Paul Buhle is here today with a review of Corrine Maier and Anne Simon's graphic biography, Einstein.
Since the distant days when Chomsky for Dummies sought to explain difficult ideas to popular audiences through an acute combination of art and text, comics have come to be a natural medium for scientific explanation. Indeed, Logicomix, the somewhat fictionalized biographical treatment of Bertrand Russell and his philosophical theories of math, proved a surprise bestseller a half dozen years ago. No others in the scientist-biographical category have been so successful, but as science, math, and the universe continue to get the comic treatment of various kinds, further experimentation is obviously ongoing.
This reviewer, an old-time historian of the Left, asks himself why Einstein is superior to Marx, the comics version of one famed Central European Jewish socialist over another. Most of Marx ended up treating his social life as radical exile, impoverished father and husband (very occasional adulterer), leader of the First International, and so on. The “Marxist” theories toward which he devoted his ardent energies got pretty short shrift. In fairness, such ponderous subjects as the Left Hegelianism of the young revolutionary romantic would prove daunting to any comics treatment.

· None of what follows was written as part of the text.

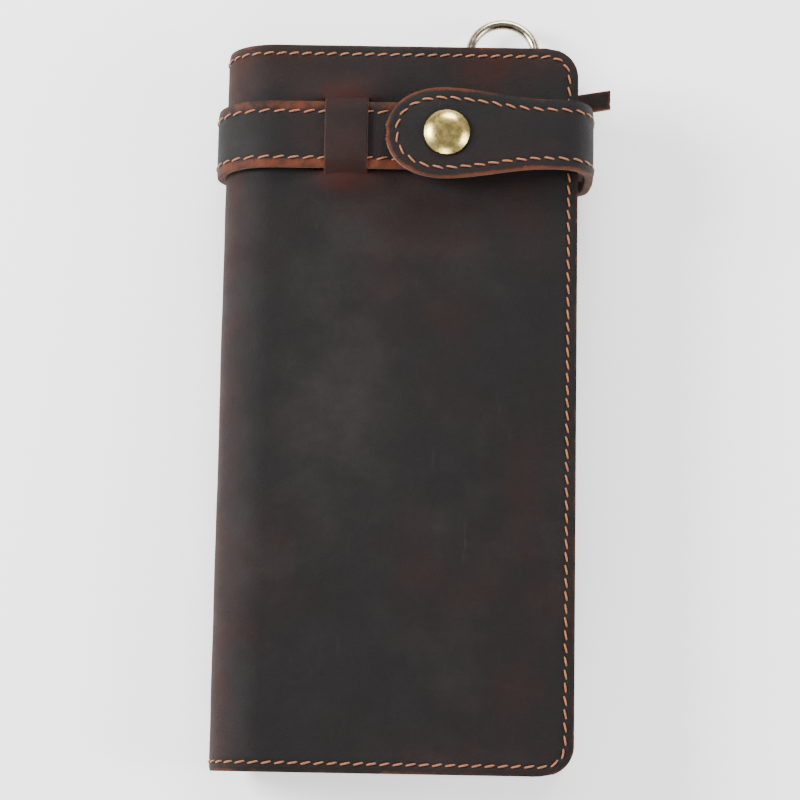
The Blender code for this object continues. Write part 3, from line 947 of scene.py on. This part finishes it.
def lathe(name, profile, centre, mat, body):
    """Turned piece: profile of (radius, height) in millimetres about a vertical axis."""
    steps = 96
    bm = bmesh.new()
    rings = []
    for radius, height in profile:
        ring = []
        for i in range(steps):
            a = 2 * math.pi * i / steps
            place = Vector((radius * math.cos(a), radius * math.sin(a), height)) + Vector(centre)
            ring.append(bm.verts.new(place * MM))
        rings.append(ring)
    quads(bm, rings, closed=True)
    bmesh.ops.remove_doubles(bm, verts=bm.verts, dist=1e-7)
    bmesh.ops.recalc_face_normals(bm, faces=bm.faces)
    obj = new_object(name, bm)
    obj.data.materials.append(mat)
    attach(obj, body)
    return obj


def make_snap():
    """Domed brass cap with a flat rolled rim."""
    low = CAP_LOW[2]
    height = CAP_HIGH[2] - low
    profile = [(0.0, height)]
    for i in range(1, 19):
        f = i / 18
        profile.append((CAP_R * 0.97 * f, 0.55 + (height - 0.55) * (1 - f ** 3.2)))
    profile += [(CAP_R, 0.42), (CAP_R, 0.20), (CAP_R * 0.985, 0.02), (0.0, 0.02)]
    cap = lathe("snap_cap_dome", profile, (SNAP_X, STRAP_Y, low), BRASS, "tab")
    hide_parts("snap_cap")


def make_ring():
    """Round wire ring that hangs from its leather loop."""
    joint = next(j for j in frame["joints"] if j["name"] == "ring_swing")
    pivot = Vector(joint["pos_m"]) / MM
    major = (RING_HIGH[0] - RING_LOW[0]) / 2 - WIRE_R
    tilt = Matrix.Rotation(math.radians(RING_REST), 3, "X")
    bm = bmesh.new()
    rings = []
    around, section = 120, 20
    for i in range(around):
        a = 2 * math.pi * i / around
        ring = []
        for j in range(section):
            b = 2 * math.pi * j / section
            r = major + WIRE_R * math.cos(b)
            local = Vector((r * math.sin(a), major - r * math.cos(a), WIRE_R * math.sin(b)))
            ring.append(bm.verts.new((tilt @ local + pivot) * MM))
        rings.append(ring)
    quads(bm, rings + [rings[0]], closed=True)
    bmesh.ops.recalc_face_normals(bm, faces=bm.faces)
    obj = new_object("chain_ring_wire", bm, "ring")
    obj.data.materials.append(RING_METAL)
    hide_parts("chain_ring")


# ---------------------------------------------------------------- inside

def make_pull():
    """Leather zip pull of two plies, grain out, with raw rust edges."""
    mid_z = (PULL_LOW[2] + PULL_HIGH[2]) / 2
    mid_y = (PULL_LOW[1] + PULL_HIGH[1]) / 2
    half_w = (PULL_HIGH[1] - PULL_LOW[1]) / 2
    start, end = PULL_LOW[0], PULL_HIGH[0]
    slope, drop = 0.16, 2.2
    path = Path([(start, mid_z), (end - 8, mid_z), (end, mid_z + 0.4)], None, 1)

    def where(u, v):
        narrow = 1.0 - 0.35 * (1 - smooth(u / 3.0))
        fray = 0.5 * noise.noise(Vector((v * 3.1, 4.0, 2.0))) * smooth((u - path.length + 2.0) / 2.0)
        return u + fray, mid_y + slope * u - drop + v * half_w * narrow

    def relief(s, y):
        return unevenness(s, y, 21.0, 0.12)

    def wear(s, y):
        d = min(half_w - abs(y - mid_y - slope * s + drop), path.length - s)
        return 0.85 * bell(d, 1.0)

    stations = spread(0.0, path.length, 0.4, 0.8, 3.0)
    rows = [-1 + 2 * i / 10 for i in range(11)]
    pull = leather_sheet("zip_pull_leather", path, stations, rows, where, 1.5,
                         relief, wear, INNER_SKIN, 0.2)
    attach(pull, "pull")
    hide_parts("zip_pull")


def make_gusset(name, body, z_cover, z_panel, lift):
    """Folded leather wall that joins a pocket panel to its cover along three edges.

    Both panels have the same outline, so both walls follow the back pocket panel's.
    """
    inset, radius = 0.6, 5.0
    x1, y0, y1 = PANEL_HIGH[0] - inset, PANEL_LOW[1] + inset, PANEL_HIGH[1] - inset
    x0 = PANEL_LOW[0] + 2
    route = [(x0, y0)]
    for cx, cy, start in ((x1 - radius, y0 + radius, -90), (x1 - radius, y1 - radius, 0)):
        for i in range(9):
            a = math.radians(start + 90 * i / 8)
            route.append((cx + radius * math.cos(a), cy + radius * math.sin(a)))
    route.append((x0, y1))
    dense = []
    for (ax, ay), (bx, by) in zip(route, route[1:]):
        count = max(1, int(math.hypot(bx - ax, by - ay) / 3.0))
        dense += [(ax + (bx - ax) * i / count, ay + (by - ay) * i / count) for i in range(count)]
    dense.append(route[-1])
    bm = bmesh.new()
    grid = []
    steps = 8
    for k, (x, y) in enumerate(dense):
        ax, ay = dense[max(k - 1, 0)]
        bx, by = dense[min(k + 1, len(dense) - 1)]
        size = math.hypot(bx - ax, by - ay) or 1.0
        nx, ny = (by - ay) / size, -(bx - ax) / size
        bottom = z_cover + (lift(y) if lift else 0.0)
        row = []
        for i in range(steps + 1):
            f = i / steps
            tuck = -1.5 * math.sin(math.pi * f) + unevenness(k * 2.0, f * 10, 31.0, 0.3)
            z = bottom + (z_panel - bottom) * f
            row.append(bm.verts.new(Vector((x + nx * tuck, y + ny * tuck, z)) * MM))
        grid.append(row)
    quads(bm, grid)
    bmesh.ops.recalc_face_normals(bm, faces=bm.faces)
    obj = new_object(name, bm, body)
    obj.data.materials.append(INNER_SKIN)
    solid = obj.modifiers.new("thickness", "SOLIDIFY")
    solid.thickness = 1.0 * MM
    solid.offset = 0
    apply_modifiers(obj)
    obj.data.shade_smooth()


def dress_cad_nodes():
    """Finer materials and softened edges for the CAD nodes that stay as they are."""
    looks = {"brass": BRASS, "ring_metal": RING_METAL, "zip_tape": TAPE,
             "inner_leather": INNER_SKIN, "pull_leather": INNER_SKIN}
    slots = {part["node"]: part["material_slot"] for part in frame["record"]["subparts"]}
    for name, obj in frame["nodes"].items():
        mat = looks.get(slots[name])
        if mat is None:
            continue
        obj.data.materials.clear()
        obj.data.materials.append(mat)
        if slots[name] in ("inner_leather", "pull_leather"):
            soften_edges(obj, 0.25)


make_covers()
make_keeper()
make_front_strap()
make_back_strap()
make_tab()
make_tab_root()
make_snap()
make_ring()
make_pull()
make_gusset("back_edge_gusset", "back", LEATHER - SEWN_IN, PANEL_LOW[2], back_lift)
make_gusset("front_edge_gusset", "front", THICK - LEATHER + SEWN_IN, CARD_PANEL_HIGH[2], None)
dress_cad_nodes()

—News. Two artists who work in the comics form, Gene Luen Yang and Lauren Redniss, were awarded MacArthur "genius" grants yesterday.
—Reviews & Commentary. Chris Mautner looks back at the work of Richard Thompson.
Once you start digging in, however, you realize this is no average four-panel sitcom. For one thing, there are those names. Blisshaven. Otterloop. Danders. Thompson had a deep gift/fondness for strange words and phrases and incorporated them in into the strip whenever possible (hence the pangolins and trebuchets), giving the strip a healthy sense of the absurd. Cul de Sac teemed with weird objects and concepts — a toy nobody knew how to play with, a compact car so tiny it tips over easily — that pushed the strip right up to the edge of the fantastic without ever truly crossing the line. And while it could be a very verbose strip at times, Cul de Sac never felt like it was drowning in dialogue.
At the Los Angeles Review of Books, Jackson Ayres writes about the way AIDS was depicted (through the metaphor of "the Legacy virus") in X-Men comics.
On one hand, the comics featuring Legacy tended to evince sentimental liberal humanist attitudes toward AIDS, at times even reinforcing homophobic reaction. Understood in the light of popular fantasy, on the other hand, the moments when X-Men was at its most outlandish, eschewing even the pretense of mimesis, provided opportunities for more daring, even radical, interrogations of the AIDS crisis.
Jonathan Guyer writes about the Egyptian cartoonist Andeel.
Broadly speaking, Andeel’s oeuvre falls into two categories: snap political commentary and social criticism. The former body of work—including caricatures of the president, mockery of the military—has garnered international acclaim. But in fact it’s in cartoons about the quotidian—relationships, technology, hipsters, vegetarianism—where Andeel often shines brightest.